Anche se Caffo chiama l’Etna la Madre, è evidente che per lui l’Etna è soprattutto il Padre, il vulcanologo Salvatore Caffo, oggi direttore della sezione vulcanologica del Parco dell’Etna, al quale infatti è demandato il compito, in coda al volume, di dare qualche informazione essenziale, in chiave strettamente chimico-geologica, sul vulcano, col solo risultato di rendere palese, al di là di ogni attestato di riconoscenza verso chi gli ha insegnato l’amore per il vulcano, la dissonanza tra l’approccio del figlio e quello del padre.

Non basta: la sicilitudine prende il sopravvento, e l’Etna, come nelle cartoline di una volta, diventa l’emblema della Sicilia tutta e della sua diversità, condita anche in questo caso di omaggi ai Siciliani illustri con i quali Caffo sente una profonda affinità, e pazienza se nel novero accanto al grande Franco Battiato ci dobbiamo sorbire (del resto il responsabile è proprio Battiato) il sedicente filosofo supponente e sgraziato che rispondeva al nome di Manlio Sgalambro.

La bellezza naturale

Ma questo, alla fine, è solo folclore e memoria personale.
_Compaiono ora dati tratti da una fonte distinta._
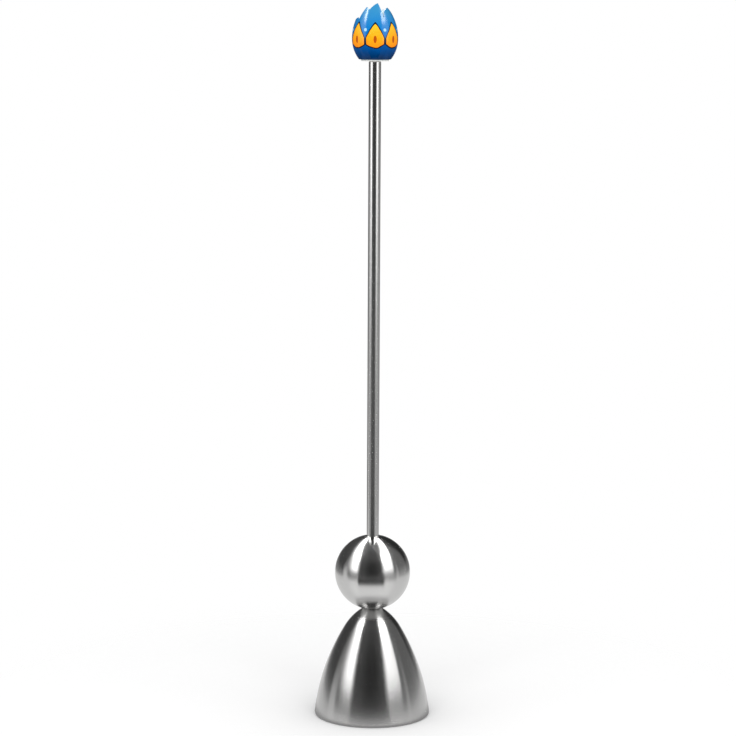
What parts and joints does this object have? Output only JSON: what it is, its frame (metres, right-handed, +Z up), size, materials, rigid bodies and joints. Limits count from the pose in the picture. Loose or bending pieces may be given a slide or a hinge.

Quello che conta è che questa supposta nuova alleanza con la natura altro non è che il rapporto estetico con essa. Gratta gratta, dietro le premesse un po’ pompose c’è sempre lei, la bellezza naturale.

Caffo lo dice brutalmente: la natura è una poesia, e il linguaggio della natura, con buona pace di Galileo Galilei, non è la matematica, è la poesia.
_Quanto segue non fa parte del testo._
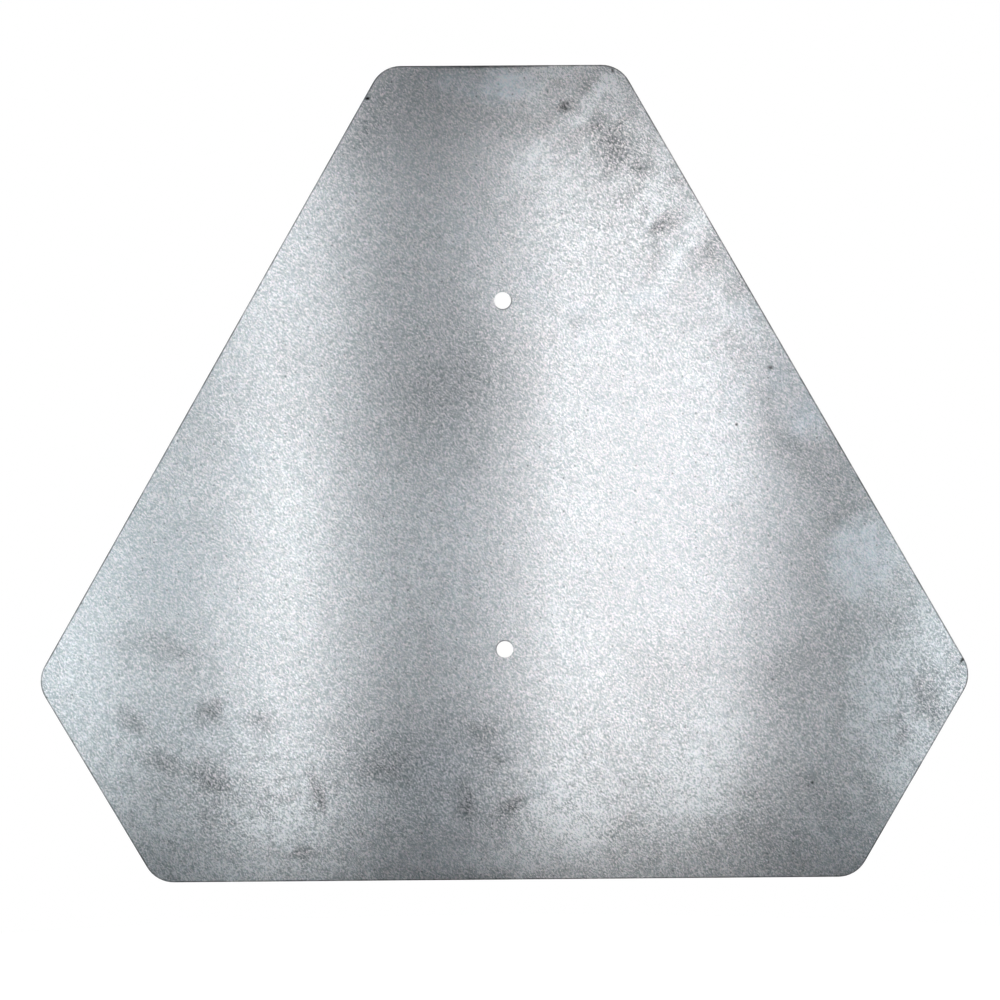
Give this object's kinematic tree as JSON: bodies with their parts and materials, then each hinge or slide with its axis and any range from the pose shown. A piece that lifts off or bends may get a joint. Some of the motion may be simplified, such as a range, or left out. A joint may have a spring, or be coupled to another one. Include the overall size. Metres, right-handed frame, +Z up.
{
  "type": "slow moving vehicle sign",
  "caption": "Flat sheet-steel sign plate in the shape of a triangle with cut-off, rounded corners, bare zinc-coated back and two holes on its centre line.",
  "frame": {"origin": "midway between the two mounting holes, on the bare back face", "axes": "+Z up, towards the short top edge; +Y out of the bare back, towards the bracket that the sign is bolted to; the emblem side faces -Y; +X along the width"},
  "size_m": [0.4064, 0.0008, 0.3556],
  "materials": {
    "galvanised_steel": "satin"
  },
  "bodies": {
    "root": {"sign_plate": "galvanised_steel"}
  },
  "joints": []
}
Di qui, oltre ad alcuni corollari non proprio esaltanti, come la riscoperta dei Tarocchi, la polemica con la filosofia tradizionale, diciamo da Cartesio a Kant, rea di aver rinunciato ad ascoltare il linguaggio poetico della natura e di credere che solo l’umano parli davvero.

Ma se Caffo non avesse troppa fretta di darsi l’aria del liquidatore di una tradizione filosofica insigne potrebbe ricordarsi di quel passo in cui proprio Kant rinvia al »linguaggio cifrato attraverso cui la natura ci parla nelle sue forme belle».
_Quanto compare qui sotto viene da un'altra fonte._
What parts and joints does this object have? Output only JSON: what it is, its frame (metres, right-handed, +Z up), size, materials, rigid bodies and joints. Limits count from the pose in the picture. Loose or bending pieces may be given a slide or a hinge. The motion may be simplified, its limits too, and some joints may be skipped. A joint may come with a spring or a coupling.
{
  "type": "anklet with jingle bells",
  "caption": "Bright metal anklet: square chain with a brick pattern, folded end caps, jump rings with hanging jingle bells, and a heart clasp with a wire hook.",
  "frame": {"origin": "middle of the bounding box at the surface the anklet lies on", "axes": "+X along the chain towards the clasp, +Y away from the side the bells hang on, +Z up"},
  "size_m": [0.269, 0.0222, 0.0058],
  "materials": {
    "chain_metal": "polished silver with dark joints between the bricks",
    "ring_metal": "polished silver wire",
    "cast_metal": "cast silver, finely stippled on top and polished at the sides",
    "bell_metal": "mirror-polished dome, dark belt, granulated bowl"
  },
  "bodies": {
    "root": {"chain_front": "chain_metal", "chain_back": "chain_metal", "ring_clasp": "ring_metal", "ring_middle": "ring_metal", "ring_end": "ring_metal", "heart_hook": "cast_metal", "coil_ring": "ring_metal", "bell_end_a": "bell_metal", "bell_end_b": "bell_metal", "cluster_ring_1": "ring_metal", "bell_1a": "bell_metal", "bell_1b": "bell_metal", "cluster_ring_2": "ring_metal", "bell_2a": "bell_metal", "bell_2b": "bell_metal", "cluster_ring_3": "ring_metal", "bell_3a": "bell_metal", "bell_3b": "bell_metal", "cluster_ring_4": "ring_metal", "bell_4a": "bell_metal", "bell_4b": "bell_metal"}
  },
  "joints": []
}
 Il che conferma, una volta di più, che il nuovo di cui Caffo annuncia l’avvento è in realtà nient’altro che il  vecchio rapporto estetico con la bellezza naturale.

Solo che sostenendo il carattere oggettivo, indipendente dalla percezione dell’uomo, Caffo deve dimenticare che nulla è più variabile storicamente dell’idea di bellezza naturale, e deve tornare ad avvolgersi in tutte le contraddizioni della deep ecology applicata all’estetica, che segnalavamo sopra.

Per esempio, proprio come fa spesso l’ecologia profonda, per salvare l’idea della bellezza naturale indipendente dall’uomo, Caffo si affida  alla trascendenza, cioè fa di nuovo della bellezza naturale la testimonianza di un creatore benevolo.

Nell’Etna si esprimerebbe il “linguaggio di Dio”, e quindi sulla cima di un vulcano non possiamo che diventare tutti credenti, anzi siamo addirittura obbligati a credere. A credere, e di conseguenza a pregare, anzi a vivere una vita che «ringrazia e prega».

La festa del fuoco

Per pregare meglio, cioè con maggiore convinzione, Caffo si augura di poter avere il «privilegio di assistere a un’eruzione». E questo ci fa venire in mente un’altra storia.

All’inizio del Novecento, mentre il Vesuvio ebbe un episodio eruttivo che per fortuna non fece vittime. Angelo Conti, uno dei protagonisti dell’estetismo italiano di inizio secolo (d’Annunzio, nel Fuoco, sotto il nome di Daniele Glauro lo dipinge come il “fervido e sterile asceta della bellezza”) si entusiasmò e scrisse un pezzo in cui esaltava lo spettacolo e lo chiamava “la festa del fuoco”.

Il problema è che a Napoli soffocavano sotto la polvere vulcanica, schivavano i lapilli e tremavano al pensiero di conseguenze più gravi, e i napoletani non la presero bene. Se avessero avuto Conti per le mani probabilmente non l’avrebbe passata liscia.

Naturalmente ci guardiamo bene dall’augurare qualcosa di simile a Caffo. Innanzi tutto perché speriamo vivamente di non dovere assistere a eruzioni distruttive dell’Etna (anche se sappiamo, purtroppo, che prima o poi la lava tornerà a minacciare le case, come quando, qualche anno fa, faceva gridare Vittorio Sgarbi «forza Etna»); e poi perché l’estetismo di Caffo è ben diverso da quello idilliaco e slombato di Angelo Conti.

Però un po’ con Caffo ce l’abbiamo, è vero. Perché sa il cielo se proprio di questi tempi non avremmo bisogno di un rapporto equilibrato e corretto con la natura. Il guaio è che cercarlo a forza di ragionamenti slogicati non ci aiuterà granché.